Stop asking “is this on brand.” Start asking whether any of your engineers would send it to the person they had coffee with yesterday. That’s the filter that actually matters. If nobody on your team would forward it in a DM, the framing is off. You wrote it for an imaginary audience on a page nobody sees, when you should have written it for one specific person your coworker knows.
The companies that hire well from social now aren’t running a content calendar. They’re running a small group of humans who’ll forward the right thing to the right person at the right moment, and they’ve put infrastructure behind those humans so the forwarding actually works.
That’s what social hiring looks like in 2026. A chain of warm introductions compounding quietly off a handful of individual feeds, with a durable link holding the whole thing together. The broadcast era ended. Most of the software we still use for social recruiting was built for it anyway.
Frequently asked questions about social media recruiting
Does social media recruiting still work in 2026?
Yes, but not the way most guides describe. Company-page posting is close to dead on LinkedIn and Meta because brand organic reach has collapsed to single digits. What still works is distribution through individual profiles, DMs, Slack channels, and second-degree networks. If you’re measuring “social media recruiting” as activity on your company page, you’re measuring the wrong thing. If you’re measuring it as positions reaching people through your team’s actual networks, it works better than it ever did.
Which social media platform is best for recruiting?
For professional and white-collar roles, LinkedIn is still the default, with the caveat that the individual profile feed distributes where the company page no longer does. For hourly, trades, and local roles, Facebook Groups and referral chains in WhatsApp or Slack out-deliver LinkedIn. TikTok works for Gen Z brand awareness but rarely converts directly to a hire. The honest answer is that the best platform is the one where two or three of your employees already have networks overlapping with the kind of people you hire. If you’re trying to hire faster, that’s also where the shortest path sits.
How do I measure social media recruiting if impressions don’t matter?
Stop tracking company-page impressions. Start tracking how many candidates reach your screening process through a single position link, regardless of which surface they came from. The URL is the unit. Whether someone tapped it from a DM, a comment reply, or a reshared post is less important than whether the link delivered them into a structured process you can actually review.
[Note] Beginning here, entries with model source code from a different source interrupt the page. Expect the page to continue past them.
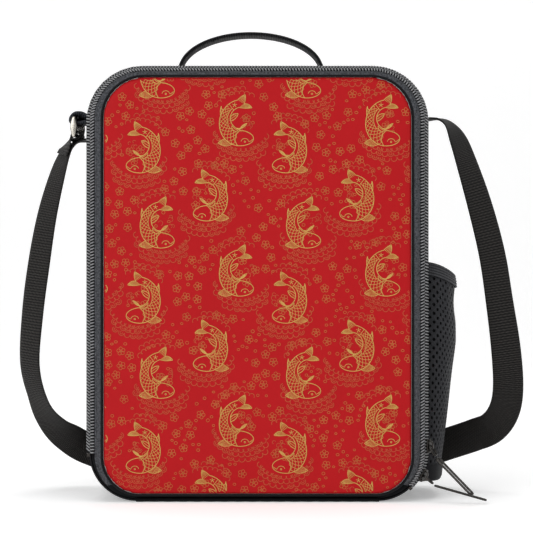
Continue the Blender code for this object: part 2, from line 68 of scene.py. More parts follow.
SWEEP_GLOW = 0.28
AIR_GLOW = 0.40
AIM = Vector((0, 0, 0.14))

camera = bpy.data.objects.new("camera", bpy.data.cameras.new("camera"))
camera.data.lens = CAMERA_LENS
camera.data.sensor_width = 36.0
camera.location = CAMERA_PLACE
camera.rotation_euler = (radians(90.0), 0.0, 0.0)
bpy.context.scene.collection.objects.link(camera)
bpy.context.scene.camera = camera
bpy.context.scene.view_settings.view_transform = "Standard"

bpy.ops.object.select_all(action="DESELECT")
bpy.ops.mesh.primitive_plane_add(size=1.0)
sweep = bpy.context.object
sweep.name = "studio_sweep"
bpy.ops.object.mode_set(mode="EDIT")
bpy.ops.transform.resize(value=(SWEEP_WIDTH, 2 * SWEEP_DEPTH, 1.0))
bpy.ops.mesh.select_all(action="DESELECT")
bpy.ops.object.mode_set(mode="OBJECT")
for edge in sweep.data.edges:
    edge.select = all(sweep.data.vertices[index].co.y > 0 for index in edge.vertices)
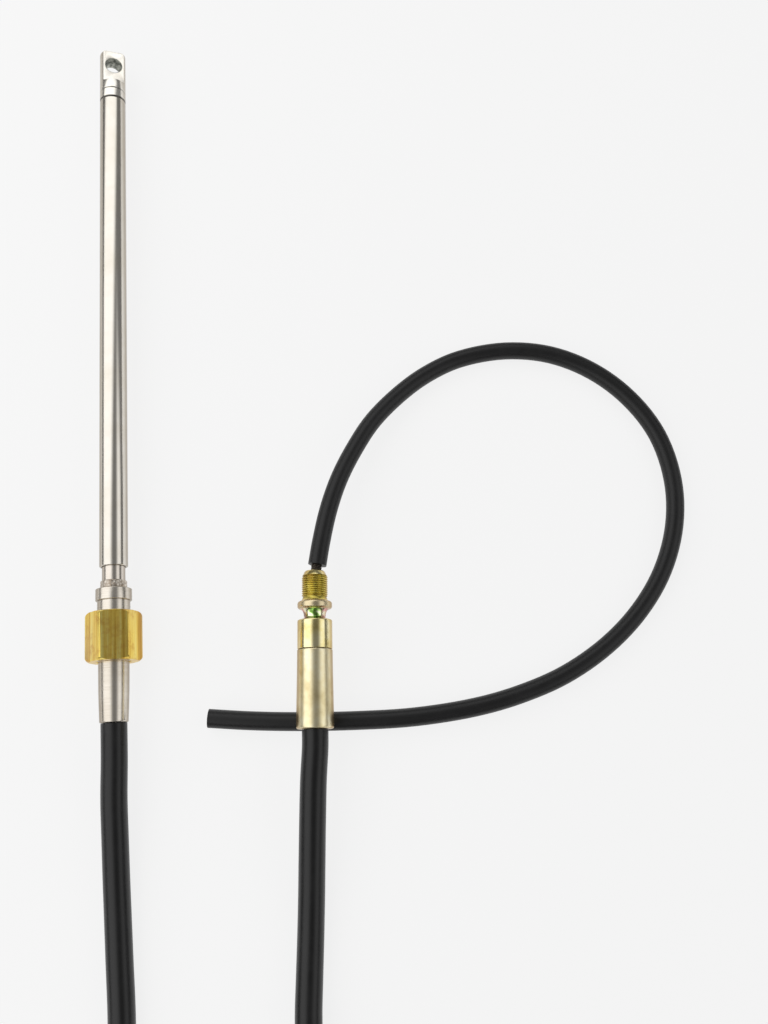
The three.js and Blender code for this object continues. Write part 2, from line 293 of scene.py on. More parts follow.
def rounded(start, corner, end, steps=5):  # a corner of an outline, rounded
    points = []
    for k in range(steps + 1):
        t = k / steps
        points.append(tuple((1 - t) ** 2 * a + 2 * t * (1 - t) * b + t * t * c
                            for a, b, c in zip(start, corner, end)))
    return points


def roundedFoot(radius, station, size, steps=5):  # from the end face out to the side
    return rounded((radius - size, station), (radius, station), (radius, station + size), steps)


def roundedHead(radius, station, size, steps=5):  # from the side in to the end face
    return rounded((radius, station - size), (radius, station), (radius - size, station), steps)


def ringOutline(outside, inside):
    return [*outside, *inside, outside[0]]


def outwardsOf(corner):  # from the Y axis to a vertex
    return Vector((corner.co.x, 0, corner.co.z))


def putAtOutput(piece, turn=0.0):
    place = Matrix.Translation(fromSeat(0, 0, 0) + Vector((0, 0, outputHeight)))
    piece.data.transform(place @ Matrix.Rotation(math.radians(turn), 4, "Y"))
    piece.data.update()


def putAtHelm(piece):
    piece.data.transform(helmMatrix())
    piece.data.update()


def finishPiece(piece, body, finish, slotName, *nodes):
    piece.data.materials.clear()
    piece.data.materials.append(finish.material)
    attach(piece, body)
    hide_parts(*nodes)


# Conduit and sleeve: millimetres from the collar's seat

cordSpans = 6  # finer points from one route point to the next

conduit = {
    "radius": 7.15,
    "firstStep": 20,
    "firstDrop": 0.6,
    "lastStep": 9,
    "outputRun": [(-0.5, -114, 13.3), (-0.5, -135, 10.9), (-0.4, -155, 8.8), (0, -175, 7.4),
                  (0.7, -195, 7.2), (1.8, -226, 7.2), (1.2, -256, 7.2), (-2, -290, 7.2),
                  (-5.5, -325, 7.2), (-7.8, -354.5, 7.2), (-9.4, -388, 7.2)],
    "helmRun": [(146.5, -298.9, 21.5), (135.5, -295, 21.5), (123.6, -288.6, 21.3), (113.4, -279.5, 20.2),
                (105.5, -268.5, 17.9), (100.3, -255.9, 15), (98.1, -243, 12.2), (98.1, -228, 9.8),
                (99.2, -212, 8), (100.8, -192, 7.8), (102.4, -172, 10), (103.9, -152, 13.8),
                (105.5, -131, 17.3), (107.1, -111, 19.6)],
    "coilCentre": (116, -420),
    "coilRadius": 126,
    "coilAngles": (180, 780),
    "coilStep": 15,
    "liftAngles": (450, 515),  # where the second turn climbs on the first
    "layers": (7.2, 21.5),
}

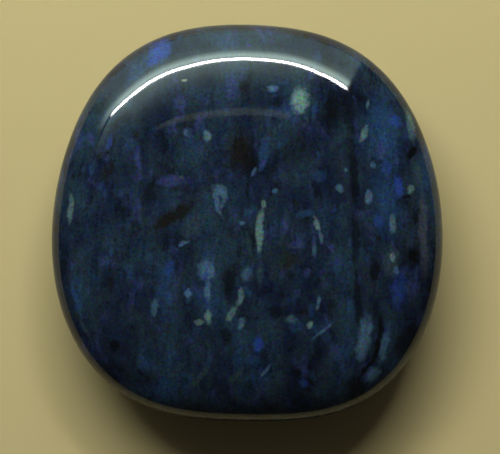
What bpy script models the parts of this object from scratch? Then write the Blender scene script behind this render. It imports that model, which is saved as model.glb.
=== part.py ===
"""A tumbled and polished dumortierite palm stone: a flat pillow with a rounded square outline.

Metres, +Z up. The stone lies on the small flat spot of its underside, at Z = 0, centred on the origin.
"""

import math

import bmesh
import bpy
from mathutils import Matrix, Vector

# Driving dimensions of the finished stone, in metres
STONE_WIDTH = 0.0400
STONE_LENGTH = 0.0410
STONE_THICKNESS = 0.0105
REST_DIAMETER = 0.0120

# Outline, each as a share of its mean radius, and how far its square is turned
SQUARENESS = 0.028
FULLER_LOW_CORNERS = 0.016
STRAIGHTER_FLANKS = 0.005
LEAN = 0.003
SQUARE_TURN = math.radians(-1.5)

# Cross-section: 2 and 2 would be an ellipse, and a higher edge power fills it out towards its edge
EDGE_POWER = 2.2
FACE_POWER = 2.0

# Cage of the soft form, and how finely it is subdivided
FACE_SEGMENTS = 16
SIDE_SEGMENTS = 5
SUBDIVISION_LEVELS = 1

# Near-black violet blue under a glassy polish
STONE_COLOUR = (0.016, 0.024, 0.045, 1.0)
STONE_ROUGHNESS = 0.08
STONE_IOR = 1.55


def clear_scene():
    for obj in list(bpy.data.objects):
        bpy.data.objects.remove(obj, do_unlink=True)


def stone_material():
    material = bpy.data.materials.new("polished_dumortierite")
    material.use_nodes = True
    shader = material.node_tree.nodes["Principled BSDF"]
    shader.inputs["Base Color"].default_value = STONE_COLOUR
    shader.inputs["Roughness"].default_value = STONE_ROUGHNESS
    shader.inputs["Metallic"].default_value = 0.0
    shader.inputs["IOR"].default_value = STONE_IOR
    return material


def outline(angle):
    """The plan radius at an angle from +X towards +Y: a rounded square with fuller corners towards -Y."""
    return (
        1.0
        - SQUARENESS * math.cos(4 * (angle - SQUARE_TURN))
        - FULLER_LOW_CORNERS * math.sin(3 * angle)
        + STRAIGHTER_FLANKS * math.cos(6 * angle)
        - LEAN * math.sin(2 * angle)
    )


def reach(outward, upward):
    """How far along a ray from the middle of the stone its surface lies, in lengths of that ray."""
    inside, outside = 0.0, 2.0
    for _ in range(40):
        middle = (inside + outside) / 2
        if (middle * outward) ** EDGE_POWER + (middle * upward) ** FACE_POWER < 1.0:
            inside = middle
        else:
            outside = middle
    return inside


def on_stone(corner):
    """The point of the stone's surface in line with a corner of the cage, which runs from -1 to 1."""
    outward = math.hypot(corner.x, corner.y) / outline(math.atan2(corner.y, corner.x))
    half_size = Vector((STONE_WIDTH, STONE_LENGTH, STONE_THICKNESS)) / 2
    return corner * half_size * reach(outward, abs(corner.z))


def level_rest(cage):
    """Flattens the underside's middle, one cage step further than the flat spot, as subdivision rounds its rim."""
    level_radius = REST_DIAMETER / 2 + STONE_WIDTH / FACE_SEGMENTS
    under = [v for v in cage.verts if v.co.z < 0 and v.co.xy.length < level_radius]
    rest_height = max(v.co.z for v in under)
    for vertex in under:
        vertex.co.z = rest_height


def is_upright(edge):
    run = edge.verts[1].co - edge.verts[0].co
    return abs(run.z) > run.xy.length


def stone_cage():
    """A cube, cut into a coarse cage whose corners lie on the stone."""
    cage = bmesh.new()
    bmesh.ops.create_cube(cage, size=2.0)
    upright = [edge for edge in cage.edges if is_upright(edge)]
    bmesh.ops.subdivide_edges(cage, edges=upright, cuts=SIDE_SEGMENTS - 1, use_grid_fill=True)
    across = [edge for edge in cage.edges if not is_upright(edge)]
    bmesh.ops.subdivide_edges(cage, edges=across, cuts=FACE_SEGMENTS - 1, use_grid_fill=True)
    for vertex in cage.verts:
        vertex.co = on_stone(vertex.co)
    level_rest(cage)
    mesh = bpy.data.meshes.new("stone")
    cage.to_mesh(mesh)
    cage.free()
    mesh.shade_smooth()
    return mesh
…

Isn’t this just employee advocacy with a different name?
Employee advocacy usually means a 40-person program with templates, leaderboards, and a vendor. What we’re describing is much smaller: two or three employees forwarding a single link when it’s relevant to someone they already know, supported by infrastructure that makes the link work everywhere. No templates, no leaderboards, no program. Just a durable URL and a few humans who’ll share it when the moment shows up.